- [WHAT IS ASKED]
Search the records that follow and extract every line containing the string "rigid".

- [DATA RECORDS]
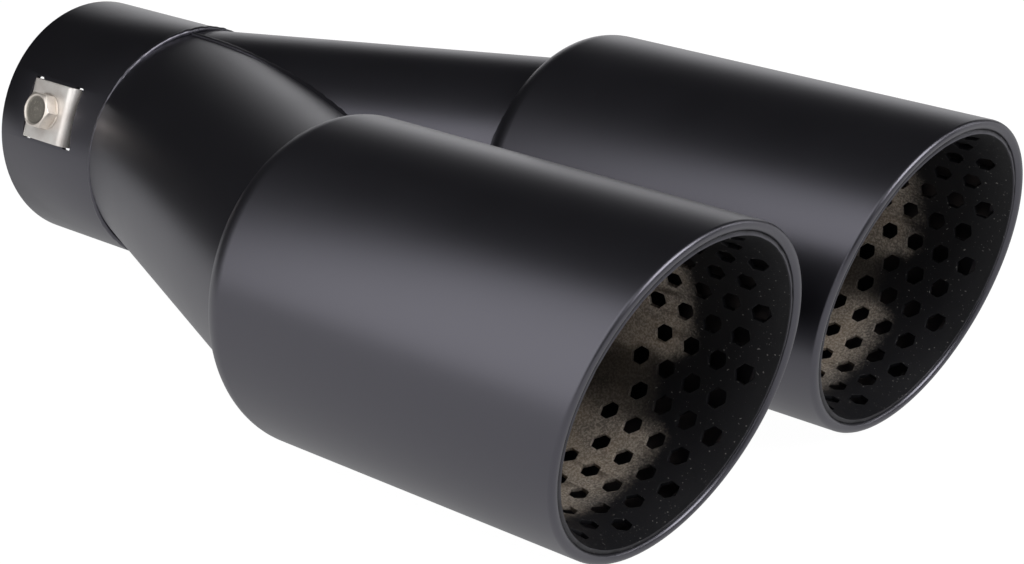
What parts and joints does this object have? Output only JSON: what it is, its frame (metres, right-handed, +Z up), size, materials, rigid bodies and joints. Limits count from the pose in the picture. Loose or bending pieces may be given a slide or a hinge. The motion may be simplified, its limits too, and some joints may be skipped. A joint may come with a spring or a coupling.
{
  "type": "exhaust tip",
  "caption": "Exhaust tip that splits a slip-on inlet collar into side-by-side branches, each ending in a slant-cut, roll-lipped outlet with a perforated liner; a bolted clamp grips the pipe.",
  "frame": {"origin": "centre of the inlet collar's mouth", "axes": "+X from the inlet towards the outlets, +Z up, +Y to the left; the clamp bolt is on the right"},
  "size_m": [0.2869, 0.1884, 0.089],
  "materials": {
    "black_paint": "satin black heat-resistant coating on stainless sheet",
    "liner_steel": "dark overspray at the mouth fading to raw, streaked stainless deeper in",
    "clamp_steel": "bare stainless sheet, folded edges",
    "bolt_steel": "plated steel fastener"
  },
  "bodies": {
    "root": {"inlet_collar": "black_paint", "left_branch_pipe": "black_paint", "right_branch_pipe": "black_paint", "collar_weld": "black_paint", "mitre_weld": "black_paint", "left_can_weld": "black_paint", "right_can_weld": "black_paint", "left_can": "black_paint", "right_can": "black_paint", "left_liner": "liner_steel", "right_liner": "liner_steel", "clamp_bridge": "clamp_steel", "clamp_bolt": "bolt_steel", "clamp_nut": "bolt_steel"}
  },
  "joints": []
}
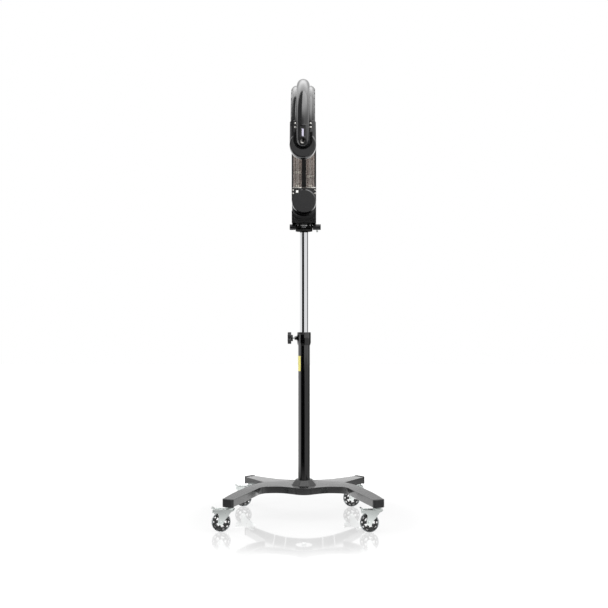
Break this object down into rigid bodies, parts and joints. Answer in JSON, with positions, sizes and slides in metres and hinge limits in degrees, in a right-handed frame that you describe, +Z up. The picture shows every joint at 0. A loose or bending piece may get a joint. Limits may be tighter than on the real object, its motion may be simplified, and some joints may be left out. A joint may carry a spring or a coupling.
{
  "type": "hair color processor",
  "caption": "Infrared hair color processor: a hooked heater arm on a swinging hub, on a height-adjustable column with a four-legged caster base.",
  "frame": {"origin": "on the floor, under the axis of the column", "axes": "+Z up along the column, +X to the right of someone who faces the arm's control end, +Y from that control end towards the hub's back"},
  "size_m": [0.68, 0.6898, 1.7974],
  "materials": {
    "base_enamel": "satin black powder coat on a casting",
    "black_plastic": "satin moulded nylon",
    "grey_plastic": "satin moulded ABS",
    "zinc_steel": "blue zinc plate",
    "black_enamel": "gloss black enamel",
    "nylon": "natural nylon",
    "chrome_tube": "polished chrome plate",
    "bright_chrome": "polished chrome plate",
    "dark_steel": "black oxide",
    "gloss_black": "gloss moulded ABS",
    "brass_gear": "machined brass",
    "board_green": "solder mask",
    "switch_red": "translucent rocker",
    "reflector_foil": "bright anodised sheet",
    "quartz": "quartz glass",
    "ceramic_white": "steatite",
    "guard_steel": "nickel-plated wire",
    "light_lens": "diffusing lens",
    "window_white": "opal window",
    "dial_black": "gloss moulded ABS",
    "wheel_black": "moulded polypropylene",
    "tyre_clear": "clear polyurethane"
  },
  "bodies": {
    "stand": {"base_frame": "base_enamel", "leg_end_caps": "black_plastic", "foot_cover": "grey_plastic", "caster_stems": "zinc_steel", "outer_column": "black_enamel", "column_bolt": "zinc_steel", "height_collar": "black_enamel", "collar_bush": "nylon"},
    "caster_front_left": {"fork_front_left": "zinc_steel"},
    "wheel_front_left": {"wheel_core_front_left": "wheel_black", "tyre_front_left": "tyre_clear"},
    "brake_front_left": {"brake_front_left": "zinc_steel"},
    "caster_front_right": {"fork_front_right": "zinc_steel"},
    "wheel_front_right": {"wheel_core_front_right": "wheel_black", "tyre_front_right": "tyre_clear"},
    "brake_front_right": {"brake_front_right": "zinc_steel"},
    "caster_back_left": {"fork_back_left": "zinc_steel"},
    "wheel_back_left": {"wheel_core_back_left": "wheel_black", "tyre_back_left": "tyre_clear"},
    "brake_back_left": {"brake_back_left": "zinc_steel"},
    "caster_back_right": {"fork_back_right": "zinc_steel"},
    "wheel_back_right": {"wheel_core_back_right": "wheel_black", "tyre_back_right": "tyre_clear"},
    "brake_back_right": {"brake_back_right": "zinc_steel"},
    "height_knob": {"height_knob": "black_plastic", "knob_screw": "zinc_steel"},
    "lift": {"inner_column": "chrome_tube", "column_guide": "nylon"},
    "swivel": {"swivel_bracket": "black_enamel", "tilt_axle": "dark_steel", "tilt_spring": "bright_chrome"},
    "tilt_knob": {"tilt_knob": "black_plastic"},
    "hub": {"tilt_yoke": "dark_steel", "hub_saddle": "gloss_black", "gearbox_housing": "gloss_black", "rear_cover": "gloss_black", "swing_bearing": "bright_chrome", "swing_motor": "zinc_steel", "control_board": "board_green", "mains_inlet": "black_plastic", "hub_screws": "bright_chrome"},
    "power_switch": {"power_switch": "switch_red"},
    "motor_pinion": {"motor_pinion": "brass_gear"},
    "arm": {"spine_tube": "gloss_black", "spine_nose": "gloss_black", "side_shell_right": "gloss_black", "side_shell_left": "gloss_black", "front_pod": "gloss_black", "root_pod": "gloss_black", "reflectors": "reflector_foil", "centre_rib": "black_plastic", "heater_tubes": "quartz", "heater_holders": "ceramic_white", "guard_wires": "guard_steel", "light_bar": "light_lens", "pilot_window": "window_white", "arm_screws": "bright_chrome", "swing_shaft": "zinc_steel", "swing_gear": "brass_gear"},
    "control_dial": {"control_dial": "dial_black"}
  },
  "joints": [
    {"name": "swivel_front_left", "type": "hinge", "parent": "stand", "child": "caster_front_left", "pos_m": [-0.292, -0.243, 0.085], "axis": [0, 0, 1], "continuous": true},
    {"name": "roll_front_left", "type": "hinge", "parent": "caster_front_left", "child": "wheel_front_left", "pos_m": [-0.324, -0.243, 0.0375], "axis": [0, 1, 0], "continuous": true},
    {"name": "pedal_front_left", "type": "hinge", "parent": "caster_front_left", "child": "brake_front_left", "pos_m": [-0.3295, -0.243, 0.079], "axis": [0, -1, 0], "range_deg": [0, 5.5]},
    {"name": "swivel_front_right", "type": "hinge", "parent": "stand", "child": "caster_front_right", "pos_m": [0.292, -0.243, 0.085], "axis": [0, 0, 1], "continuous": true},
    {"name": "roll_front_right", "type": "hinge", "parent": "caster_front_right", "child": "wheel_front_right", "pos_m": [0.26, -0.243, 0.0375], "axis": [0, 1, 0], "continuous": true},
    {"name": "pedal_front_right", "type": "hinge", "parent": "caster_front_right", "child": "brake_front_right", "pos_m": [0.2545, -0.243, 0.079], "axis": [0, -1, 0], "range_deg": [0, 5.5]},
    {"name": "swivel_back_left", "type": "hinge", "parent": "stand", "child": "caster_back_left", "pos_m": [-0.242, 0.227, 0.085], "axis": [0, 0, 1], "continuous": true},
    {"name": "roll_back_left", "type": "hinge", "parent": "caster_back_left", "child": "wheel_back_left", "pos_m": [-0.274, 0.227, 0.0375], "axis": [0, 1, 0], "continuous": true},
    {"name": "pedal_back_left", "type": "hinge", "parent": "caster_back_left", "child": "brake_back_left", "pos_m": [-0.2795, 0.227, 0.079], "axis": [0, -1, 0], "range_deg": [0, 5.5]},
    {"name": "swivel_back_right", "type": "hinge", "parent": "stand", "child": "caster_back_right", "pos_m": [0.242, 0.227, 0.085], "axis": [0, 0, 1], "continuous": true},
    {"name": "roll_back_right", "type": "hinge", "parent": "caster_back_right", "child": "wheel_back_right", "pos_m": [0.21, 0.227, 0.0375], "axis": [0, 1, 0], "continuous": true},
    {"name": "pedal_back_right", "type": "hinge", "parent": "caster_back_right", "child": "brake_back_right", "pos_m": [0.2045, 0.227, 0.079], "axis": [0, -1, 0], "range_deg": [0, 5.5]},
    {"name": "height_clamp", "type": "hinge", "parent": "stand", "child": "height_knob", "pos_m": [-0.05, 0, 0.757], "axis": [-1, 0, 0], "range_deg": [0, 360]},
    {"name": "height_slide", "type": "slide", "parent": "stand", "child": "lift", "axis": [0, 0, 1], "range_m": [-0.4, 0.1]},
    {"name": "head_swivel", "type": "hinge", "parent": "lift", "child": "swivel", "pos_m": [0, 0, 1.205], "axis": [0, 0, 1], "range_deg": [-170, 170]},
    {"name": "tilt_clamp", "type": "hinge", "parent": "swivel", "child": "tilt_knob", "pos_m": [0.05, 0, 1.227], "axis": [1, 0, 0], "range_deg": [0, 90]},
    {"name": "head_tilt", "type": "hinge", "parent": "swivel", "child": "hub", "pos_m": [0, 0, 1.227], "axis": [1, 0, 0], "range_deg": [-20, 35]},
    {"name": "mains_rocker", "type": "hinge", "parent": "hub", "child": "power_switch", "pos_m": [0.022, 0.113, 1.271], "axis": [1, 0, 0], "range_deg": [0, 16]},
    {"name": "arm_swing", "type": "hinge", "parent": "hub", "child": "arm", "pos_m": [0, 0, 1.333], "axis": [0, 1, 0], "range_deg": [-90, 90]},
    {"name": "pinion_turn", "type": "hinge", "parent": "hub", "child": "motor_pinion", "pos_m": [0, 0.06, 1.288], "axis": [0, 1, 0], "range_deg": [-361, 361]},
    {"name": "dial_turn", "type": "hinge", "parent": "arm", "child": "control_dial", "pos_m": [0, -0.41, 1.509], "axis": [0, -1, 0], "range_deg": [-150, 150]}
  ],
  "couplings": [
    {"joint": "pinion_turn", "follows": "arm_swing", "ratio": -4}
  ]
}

- [RESULT FOR THIS TASK]
What parts and joints does this object have? Output only JSON: what it is, its frame (metres, right-handed, +Z up), size, materials, rigid bodies and joints. Limits count from the pose in the picture. Loose or bending pieces may be given a slide or a hinge. The motion may be simplified, its limits too, and some joints may be skipped. A joint may come with a spring or a coupling.
Break this object down into rigid bodies, parts and joints. Answer in JSON, with positions, sizes and slides in metres and hinge limits in degrees, in a right-handed frame that you describe, +Z up. The picture shows every joint at 0. A loose or bending piece may get a joint. Limits may be tighter than on the real object, its motion may be simplified, and some joints may be left out. A joint may carry a spring or a coupling.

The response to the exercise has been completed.